Summary: Once known as a time that united labor groups in a show of strength, with thousands of workers marching in major cities, May 1 has gradually become little more than a welcome day of vacation for many in the country.

BEIRUT: Once known as a time that united labor groups in a show of strength, with thousands of workers marching in major cities, May 1 has gradually become little more than a welcome day of vacation for many in the country.

Long considered important for uniting workers around the world for a common cause, a Labor Day rally belongs to no one in particular. "Belongs to no man, living or dead, to no sect, race or nation," as the founder of American Federation of Labor, Samuel Gompers once said.

But such a display of unity among workers has been absent in recent years in Lebanon.

According to one worker, International Worker's Day has lost much of its meaning as it faces competition from other public holidays on the calendar.

"There are so many days dedicated to special occasions that Labor Day is just like any other one," said Issam Subra, a 30-year-old blacksmith working in Achrafieh.

"Don't be surprised if you hear of a new day dedicated to the Sunnis, another for the Maronites, while Shiites get dates to celebrate Hezbollah's day and Amal's day," said Subra, in a tongue-in-cheek reference to the country's numerous holidays.

His colleague joined the conversation, dismissing a holiday as a ineffective way to achieve labor rights.

"Why do we need a Labor Day?

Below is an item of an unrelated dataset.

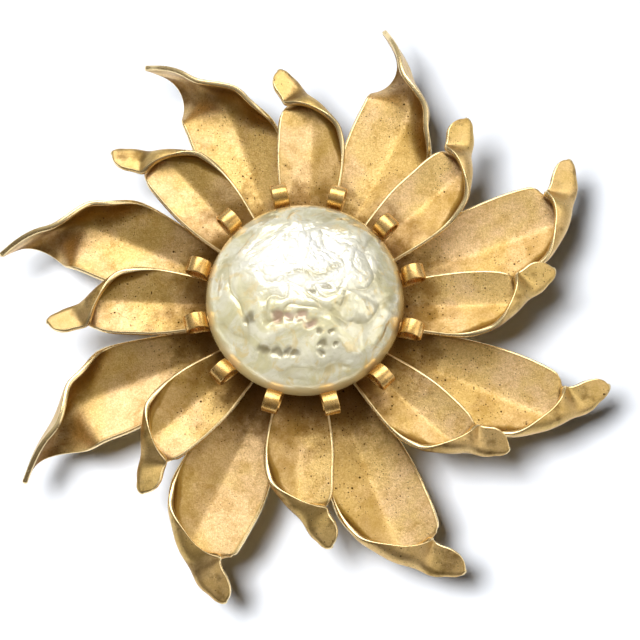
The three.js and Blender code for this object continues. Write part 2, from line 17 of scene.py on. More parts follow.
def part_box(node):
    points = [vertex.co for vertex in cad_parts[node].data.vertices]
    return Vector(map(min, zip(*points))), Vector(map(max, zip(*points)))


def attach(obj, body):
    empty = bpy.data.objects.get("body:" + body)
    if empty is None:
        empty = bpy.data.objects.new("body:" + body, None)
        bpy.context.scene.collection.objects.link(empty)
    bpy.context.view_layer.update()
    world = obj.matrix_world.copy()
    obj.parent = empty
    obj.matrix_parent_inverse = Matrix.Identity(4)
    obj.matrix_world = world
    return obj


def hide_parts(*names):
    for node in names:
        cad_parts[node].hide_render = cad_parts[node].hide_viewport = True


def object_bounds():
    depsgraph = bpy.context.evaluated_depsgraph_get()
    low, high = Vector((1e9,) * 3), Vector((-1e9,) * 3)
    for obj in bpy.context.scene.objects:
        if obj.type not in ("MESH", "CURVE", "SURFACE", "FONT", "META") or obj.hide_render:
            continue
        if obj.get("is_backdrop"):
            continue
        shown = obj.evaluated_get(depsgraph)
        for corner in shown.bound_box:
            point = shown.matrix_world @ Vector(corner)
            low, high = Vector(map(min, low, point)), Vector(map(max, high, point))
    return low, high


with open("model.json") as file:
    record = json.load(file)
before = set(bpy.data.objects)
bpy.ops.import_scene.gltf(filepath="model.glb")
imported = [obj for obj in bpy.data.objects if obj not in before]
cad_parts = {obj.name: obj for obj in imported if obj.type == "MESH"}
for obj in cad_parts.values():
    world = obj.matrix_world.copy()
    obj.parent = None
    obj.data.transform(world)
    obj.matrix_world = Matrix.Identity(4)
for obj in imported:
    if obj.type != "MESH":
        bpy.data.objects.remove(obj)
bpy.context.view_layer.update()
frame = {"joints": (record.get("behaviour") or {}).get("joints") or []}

No one is listening to our demands and no one cares about the worker anyway," said Ahmad Hussein.

A rally organized by the Lebanese Communist Party in Beirut Sunday was joined by anti-sectarian activists who, as part of their broader demands for an anti-sectarian government, have called for a labor environment where employment isn't sought or granted on a confessional basis.

Demonstrators marching from Wata al-Moseitebeh to the Grand Serail in Downtown Beirut called for the toppling of the sectarian regime.

"Our interest as Lebanese laborers is to topple the sectarian regime, which has not provided Lebanon anything but disasters and occupation by the Zionist enemy," said LCP's Secretary General Khaled Hadadeh.

From the 1960s, left-wing parties and labor unions in the country organized major marches on International Workers' Day. But as the economy has since evolved, and traditional labor sectors such as agriculture and industry have lost ground to finance, tourism and other service sectors, it has become more difficult to motivate the masses to take to the streets.

Moreover, the approximately 1.5 million strong Lebanese workforce is joined by an estimated million foreign laborers who have found work in the country since the end of the Civil War in 1990.

Many of these migrant workers have taken on positions of manual labor but are not members of unions or labor organizations.

Amid a political vacuum and the absence of a strong and united labor federation, President Michel Sleiman congratulated the Lebanese on International Workers' Day and called on the nation to sustain its economic and security stability to help guarantee workers' rights.

In an ironic twist, many of the people at work this Labor Day were those in blue-collar jobs.

For a maintenance service provider, Labor Day is not a day off.

"Our work cannot be stopped C* we have to be on service 24 hours and we need to provide the people with their needs," said Mohammad Ghezzayel.

For Ghezzayel, who has been working in the maintenance service sector for the past 20 years, Labor Day is an important occasion to remind leaders of workers' dignity and their value in the country.

But for a young salesperson working at a store in Hamra, May 1 is no longer meaningful.

"It can no longer be called a special day [Labor Day], it's simply another day we get off," the salesperson said.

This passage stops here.